Germany’s Alternative für Deutschland (AfD), which received the most explicit US backing of any European party – including Elon Musk’s declaration that “only the AfD can save Germany” – found itself with internal fractures as the Iran conflict caused pressures to surface.
In a break with most European nationalist parties, the AfD issued a statement saying that “the renewed destabilisation of the Middle East is not in the German interest and must be brought to an end.”
In the United Kingdom, Nigel Farage’s Reform UK party, which had overtaken Labour and the Conservatives to lead in national opinion polls, declared itself “quite shocked” by Trump’s threats against Iran.
In France, Marine Le Pen’s Rassemblement National endorsed Orbán alongside Meloni and Alice Weidel in a video before Hungary’s elections. That endorsement now reads as a mistake for every European politician watching transnational nationalism’s credibility erode.
“There is a growing feeling that these forms of nationalism may not be really the correct answer and certainly Orbán’s defeat has contributed to the idea,” said Giovanni Orsina.
Rome Needs Governance Over Borrowed Glory
For Italy, the 2027 electoral cycle reaches a political environment changed by energy prices, a lost referendum, and a transatlantic rupture.
Roberto D’Alimonte, a professor at the LUISS school of government, predicted a difficult final stretch: “People want to see their gas bills go down, not just see Meloni talk about gas. What matters are the bills you get every month.”

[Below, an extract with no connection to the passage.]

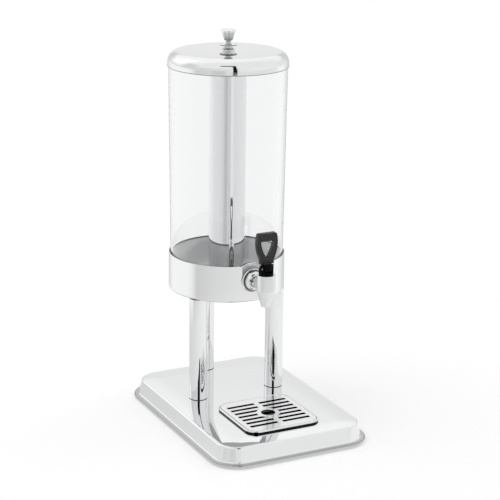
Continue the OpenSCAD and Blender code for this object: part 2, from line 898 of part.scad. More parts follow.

Since the Iran war began, energy prices in some Italian regions rose by more than 50%. Abstract talk of national sovereignty feels thin against the monthly gas bill.
For Fratelli d’Italia and the governing coalition, survival through 2027 demands actual governance. Her distance from Trump may have bought her the credibility that governance requires.
Scholars of European politics now describe her as helping build a “geopolitical quartet” alongside Emmanuel Macron, Friedrich Merz, and Keir Starmer, bound by shared necessity.